Requirements |
Extract, without alteration, each line from the start of the listing to the line bearing "one closed solid.".

··········

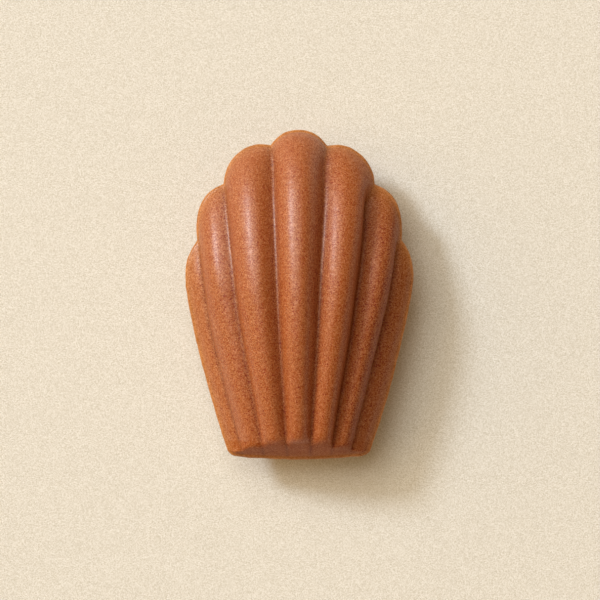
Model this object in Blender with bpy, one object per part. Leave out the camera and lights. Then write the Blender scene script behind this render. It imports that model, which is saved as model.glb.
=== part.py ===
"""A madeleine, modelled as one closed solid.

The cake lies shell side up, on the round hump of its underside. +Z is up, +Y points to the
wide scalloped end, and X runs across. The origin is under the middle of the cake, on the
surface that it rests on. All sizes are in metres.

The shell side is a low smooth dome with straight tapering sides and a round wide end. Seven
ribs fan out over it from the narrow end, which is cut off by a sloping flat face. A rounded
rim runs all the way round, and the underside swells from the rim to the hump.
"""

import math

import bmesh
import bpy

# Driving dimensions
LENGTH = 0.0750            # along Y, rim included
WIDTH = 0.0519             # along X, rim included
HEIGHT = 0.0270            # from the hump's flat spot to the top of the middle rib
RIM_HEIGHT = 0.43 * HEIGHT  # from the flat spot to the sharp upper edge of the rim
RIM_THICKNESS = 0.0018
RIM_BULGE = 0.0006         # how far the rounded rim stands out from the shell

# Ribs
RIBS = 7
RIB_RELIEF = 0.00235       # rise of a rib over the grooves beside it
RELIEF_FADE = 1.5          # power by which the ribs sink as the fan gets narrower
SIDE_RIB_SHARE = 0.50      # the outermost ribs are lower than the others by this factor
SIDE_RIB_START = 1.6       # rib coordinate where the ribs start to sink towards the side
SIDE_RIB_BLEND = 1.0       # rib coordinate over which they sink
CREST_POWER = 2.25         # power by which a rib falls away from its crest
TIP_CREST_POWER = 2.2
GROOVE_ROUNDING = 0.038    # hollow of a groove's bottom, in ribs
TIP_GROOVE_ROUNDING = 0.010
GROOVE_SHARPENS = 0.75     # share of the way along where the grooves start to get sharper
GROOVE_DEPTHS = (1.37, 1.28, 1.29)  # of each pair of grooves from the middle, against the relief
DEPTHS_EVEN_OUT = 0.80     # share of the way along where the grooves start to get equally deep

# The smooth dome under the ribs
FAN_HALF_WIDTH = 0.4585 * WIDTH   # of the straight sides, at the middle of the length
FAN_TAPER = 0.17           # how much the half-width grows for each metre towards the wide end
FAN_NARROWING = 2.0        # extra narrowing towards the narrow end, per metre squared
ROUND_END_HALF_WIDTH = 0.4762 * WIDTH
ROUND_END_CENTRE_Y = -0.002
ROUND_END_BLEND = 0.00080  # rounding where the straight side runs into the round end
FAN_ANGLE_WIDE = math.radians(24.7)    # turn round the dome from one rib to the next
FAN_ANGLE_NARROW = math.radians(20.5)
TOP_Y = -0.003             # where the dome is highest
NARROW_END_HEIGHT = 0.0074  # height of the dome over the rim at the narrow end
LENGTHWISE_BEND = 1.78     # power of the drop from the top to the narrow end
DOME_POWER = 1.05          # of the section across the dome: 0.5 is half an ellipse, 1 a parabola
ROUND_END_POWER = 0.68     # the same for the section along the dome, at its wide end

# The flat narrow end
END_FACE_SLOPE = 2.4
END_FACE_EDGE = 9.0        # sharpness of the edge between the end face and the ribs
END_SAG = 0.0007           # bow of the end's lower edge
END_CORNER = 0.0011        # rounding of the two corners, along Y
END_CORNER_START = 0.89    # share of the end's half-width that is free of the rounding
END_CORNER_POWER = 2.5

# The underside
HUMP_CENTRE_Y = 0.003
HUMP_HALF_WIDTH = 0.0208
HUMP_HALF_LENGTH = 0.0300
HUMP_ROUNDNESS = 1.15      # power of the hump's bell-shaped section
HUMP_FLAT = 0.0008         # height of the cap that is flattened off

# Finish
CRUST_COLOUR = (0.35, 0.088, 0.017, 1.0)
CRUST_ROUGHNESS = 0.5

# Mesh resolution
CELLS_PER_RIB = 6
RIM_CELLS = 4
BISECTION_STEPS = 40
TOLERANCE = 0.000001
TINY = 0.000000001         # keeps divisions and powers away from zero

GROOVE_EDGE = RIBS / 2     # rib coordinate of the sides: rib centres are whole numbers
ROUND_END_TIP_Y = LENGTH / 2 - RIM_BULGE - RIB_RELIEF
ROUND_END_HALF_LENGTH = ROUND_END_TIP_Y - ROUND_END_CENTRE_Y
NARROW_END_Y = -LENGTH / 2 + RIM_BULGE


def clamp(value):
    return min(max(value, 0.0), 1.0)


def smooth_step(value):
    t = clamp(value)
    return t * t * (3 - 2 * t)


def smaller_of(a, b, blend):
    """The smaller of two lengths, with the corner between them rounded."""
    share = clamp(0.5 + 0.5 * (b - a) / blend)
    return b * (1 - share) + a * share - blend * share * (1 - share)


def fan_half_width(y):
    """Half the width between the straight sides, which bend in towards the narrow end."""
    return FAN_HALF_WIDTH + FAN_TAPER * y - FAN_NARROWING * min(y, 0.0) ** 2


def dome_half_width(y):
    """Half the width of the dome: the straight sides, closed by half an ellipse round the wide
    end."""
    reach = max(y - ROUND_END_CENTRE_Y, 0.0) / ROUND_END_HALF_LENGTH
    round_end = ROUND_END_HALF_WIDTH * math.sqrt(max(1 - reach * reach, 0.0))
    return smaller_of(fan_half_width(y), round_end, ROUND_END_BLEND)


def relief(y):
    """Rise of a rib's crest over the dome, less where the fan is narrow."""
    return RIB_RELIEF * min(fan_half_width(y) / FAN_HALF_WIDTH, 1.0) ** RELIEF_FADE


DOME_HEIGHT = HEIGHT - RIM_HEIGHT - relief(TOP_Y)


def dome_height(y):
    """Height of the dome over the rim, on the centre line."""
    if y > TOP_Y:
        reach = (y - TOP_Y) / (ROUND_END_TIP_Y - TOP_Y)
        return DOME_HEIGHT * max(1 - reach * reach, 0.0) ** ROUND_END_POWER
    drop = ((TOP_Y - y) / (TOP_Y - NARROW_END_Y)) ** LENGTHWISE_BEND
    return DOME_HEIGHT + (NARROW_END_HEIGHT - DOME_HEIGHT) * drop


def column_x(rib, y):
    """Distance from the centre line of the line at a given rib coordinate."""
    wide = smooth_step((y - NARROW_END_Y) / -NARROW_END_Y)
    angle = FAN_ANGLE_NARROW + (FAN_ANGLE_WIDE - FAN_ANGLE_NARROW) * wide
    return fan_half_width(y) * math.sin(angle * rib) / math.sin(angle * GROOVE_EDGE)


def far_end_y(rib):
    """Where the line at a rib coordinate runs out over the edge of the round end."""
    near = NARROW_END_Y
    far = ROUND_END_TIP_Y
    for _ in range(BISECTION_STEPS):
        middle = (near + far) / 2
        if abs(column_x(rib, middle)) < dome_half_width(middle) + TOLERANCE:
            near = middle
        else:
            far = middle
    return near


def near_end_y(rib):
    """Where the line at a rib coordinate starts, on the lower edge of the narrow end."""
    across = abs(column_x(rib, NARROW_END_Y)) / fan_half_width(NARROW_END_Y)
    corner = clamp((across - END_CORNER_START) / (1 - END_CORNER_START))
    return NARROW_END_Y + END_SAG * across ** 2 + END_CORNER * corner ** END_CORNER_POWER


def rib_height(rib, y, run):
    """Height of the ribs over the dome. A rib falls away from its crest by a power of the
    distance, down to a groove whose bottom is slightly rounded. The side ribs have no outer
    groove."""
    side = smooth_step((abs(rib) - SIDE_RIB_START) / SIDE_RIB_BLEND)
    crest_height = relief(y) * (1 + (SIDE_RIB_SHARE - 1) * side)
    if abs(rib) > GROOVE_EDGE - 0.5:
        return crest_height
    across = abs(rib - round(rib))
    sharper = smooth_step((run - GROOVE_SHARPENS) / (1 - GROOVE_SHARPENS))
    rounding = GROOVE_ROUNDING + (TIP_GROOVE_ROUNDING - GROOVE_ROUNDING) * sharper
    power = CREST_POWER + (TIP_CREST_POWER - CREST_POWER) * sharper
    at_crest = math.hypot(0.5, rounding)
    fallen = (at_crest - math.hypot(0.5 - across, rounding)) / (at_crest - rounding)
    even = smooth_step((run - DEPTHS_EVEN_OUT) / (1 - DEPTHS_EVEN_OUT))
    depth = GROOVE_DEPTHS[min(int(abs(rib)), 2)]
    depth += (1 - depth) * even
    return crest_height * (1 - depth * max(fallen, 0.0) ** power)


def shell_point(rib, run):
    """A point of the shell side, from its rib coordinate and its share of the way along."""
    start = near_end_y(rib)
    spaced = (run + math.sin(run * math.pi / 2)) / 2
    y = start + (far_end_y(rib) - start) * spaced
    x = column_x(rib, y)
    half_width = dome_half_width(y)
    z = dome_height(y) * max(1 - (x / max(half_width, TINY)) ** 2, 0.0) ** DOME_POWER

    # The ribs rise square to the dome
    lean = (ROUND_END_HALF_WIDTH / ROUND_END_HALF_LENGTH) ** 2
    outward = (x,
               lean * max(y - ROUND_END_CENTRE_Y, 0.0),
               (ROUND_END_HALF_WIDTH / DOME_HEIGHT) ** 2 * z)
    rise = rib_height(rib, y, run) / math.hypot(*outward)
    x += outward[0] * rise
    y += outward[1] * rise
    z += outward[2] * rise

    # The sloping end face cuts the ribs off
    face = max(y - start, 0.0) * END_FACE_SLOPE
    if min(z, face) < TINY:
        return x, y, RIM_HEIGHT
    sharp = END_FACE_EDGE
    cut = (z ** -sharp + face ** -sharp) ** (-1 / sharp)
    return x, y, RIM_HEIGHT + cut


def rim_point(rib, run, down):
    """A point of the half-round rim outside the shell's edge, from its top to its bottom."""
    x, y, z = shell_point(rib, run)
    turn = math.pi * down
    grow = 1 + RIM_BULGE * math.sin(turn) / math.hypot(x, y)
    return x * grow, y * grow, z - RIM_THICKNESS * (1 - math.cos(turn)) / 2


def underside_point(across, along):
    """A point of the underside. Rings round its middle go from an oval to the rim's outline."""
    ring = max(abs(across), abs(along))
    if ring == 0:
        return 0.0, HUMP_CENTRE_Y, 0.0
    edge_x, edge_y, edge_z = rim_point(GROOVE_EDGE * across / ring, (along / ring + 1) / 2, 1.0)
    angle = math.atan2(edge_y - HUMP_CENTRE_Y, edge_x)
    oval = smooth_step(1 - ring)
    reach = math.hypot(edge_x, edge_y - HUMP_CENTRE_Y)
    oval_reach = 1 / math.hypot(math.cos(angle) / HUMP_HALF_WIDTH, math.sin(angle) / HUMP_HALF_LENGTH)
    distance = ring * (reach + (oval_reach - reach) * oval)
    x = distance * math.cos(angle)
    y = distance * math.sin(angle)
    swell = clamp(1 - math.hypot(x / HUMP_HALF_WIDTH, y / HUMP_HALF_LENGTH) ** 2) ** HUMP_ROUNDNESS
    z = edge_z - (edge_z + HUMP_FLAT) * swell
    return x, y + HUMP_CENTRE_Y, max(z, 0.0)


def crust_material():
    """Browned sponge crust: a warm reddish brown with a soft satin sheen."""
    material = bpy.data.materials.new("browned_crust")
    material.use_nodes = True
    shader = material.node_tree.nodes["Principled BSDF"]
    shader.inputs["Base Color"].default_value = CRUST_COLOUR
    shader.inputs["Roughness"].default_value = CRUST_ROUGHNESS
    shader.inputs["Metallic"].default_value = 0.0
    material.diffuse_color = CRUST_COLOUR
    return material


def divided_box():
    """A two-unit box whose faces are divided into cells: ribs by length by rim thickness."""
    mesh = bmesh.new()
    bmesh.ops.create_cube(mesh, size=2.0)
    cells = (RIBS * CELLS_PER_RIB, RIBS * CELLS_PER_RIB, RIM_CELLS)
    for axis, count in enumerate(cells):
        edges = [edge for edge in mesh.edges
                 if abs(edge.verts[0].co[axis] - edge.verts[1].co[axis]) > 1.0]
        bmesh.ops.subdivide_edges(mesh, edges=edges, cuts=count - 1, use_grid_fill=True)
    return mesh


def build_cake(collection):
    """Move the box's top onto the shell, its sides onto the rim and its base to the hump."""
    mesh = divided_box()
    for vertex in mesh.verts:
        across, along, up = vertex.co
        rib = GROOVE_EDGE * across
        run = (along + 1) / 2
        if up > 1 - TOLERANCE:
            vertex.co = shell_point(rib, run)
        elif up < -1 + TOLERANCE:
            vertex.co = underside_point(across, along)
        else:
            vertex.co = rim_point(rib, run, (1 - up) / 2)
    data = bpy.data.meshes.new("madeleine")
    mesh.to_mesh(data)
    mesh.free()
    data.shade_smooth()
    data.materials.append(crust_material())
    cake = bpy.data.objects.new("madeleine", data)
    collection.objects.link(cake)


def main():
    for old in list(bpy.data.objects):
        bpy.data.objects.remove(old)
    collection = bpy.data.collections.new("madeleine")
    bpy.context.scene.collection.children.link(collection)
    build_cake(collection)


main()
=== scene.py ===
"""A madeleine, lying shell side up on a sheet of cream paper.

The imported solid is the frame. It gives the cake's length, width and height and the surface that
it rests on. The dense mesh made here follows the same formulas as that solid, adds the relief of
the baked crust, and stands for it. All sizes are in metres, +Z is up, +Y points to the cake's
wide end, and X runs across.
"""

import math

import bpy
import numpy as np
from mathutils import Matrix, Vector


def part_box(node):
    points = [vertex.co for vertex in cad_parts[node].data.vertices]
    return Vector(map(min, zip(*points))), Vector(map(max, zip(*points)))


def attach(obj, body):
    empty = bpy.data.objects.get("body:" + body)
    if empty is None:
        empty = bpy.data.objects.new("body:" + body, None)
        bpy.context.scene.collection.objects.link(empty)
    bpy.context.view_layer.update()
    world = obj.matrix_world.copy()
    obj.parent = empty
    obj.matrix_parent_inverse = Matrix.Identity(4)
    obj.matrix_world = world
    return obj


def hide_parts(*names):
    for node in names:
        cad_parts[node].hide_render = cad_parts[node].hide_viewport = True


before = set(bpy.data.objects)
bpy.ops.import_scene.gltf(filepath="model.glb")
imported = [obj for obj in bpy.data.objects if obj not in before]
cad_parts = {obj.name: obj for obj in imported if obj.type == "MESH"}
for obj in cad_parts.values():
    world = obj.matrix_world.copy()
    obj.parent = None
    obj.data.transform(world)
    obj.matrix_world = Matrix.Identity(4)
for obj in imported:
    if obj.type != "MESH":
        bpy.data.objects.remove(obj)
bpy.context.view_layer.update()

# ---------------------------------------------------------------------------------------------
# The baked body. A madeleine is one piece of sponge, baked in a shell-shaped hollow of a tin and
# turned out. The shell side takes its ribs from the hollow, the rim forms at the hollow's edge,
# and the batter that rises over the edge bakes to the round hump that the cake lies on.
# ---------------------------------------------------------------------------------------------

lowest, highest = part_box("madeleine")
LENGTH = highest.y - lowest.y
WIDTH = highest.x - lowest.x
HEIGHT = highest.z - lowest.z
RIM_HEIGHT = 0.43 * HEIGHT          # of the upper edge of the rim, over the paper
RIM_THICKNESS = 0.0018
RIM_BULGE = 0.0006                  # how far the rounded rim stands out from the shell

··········

Reply |
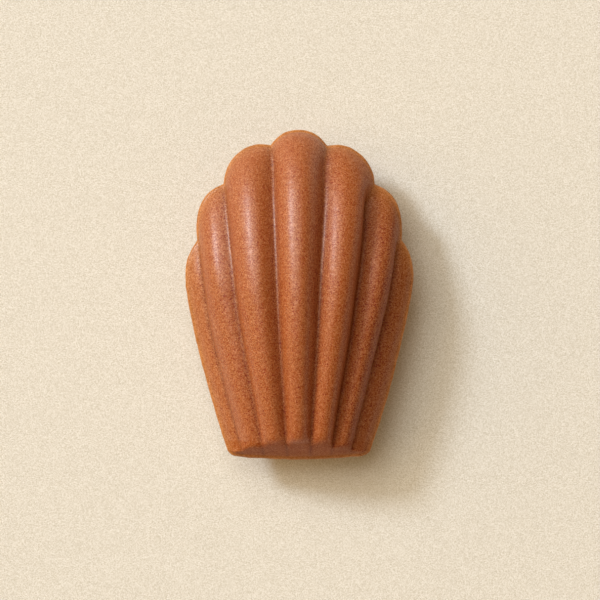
Model this object in Blender with bpy, one object per part. Leave out the camera and lights. Then write the Blender scene script behind this render. It imports that model, which is saved as model.glb.
=== part.py ===
"""A madeleine, modelled as one closed solid.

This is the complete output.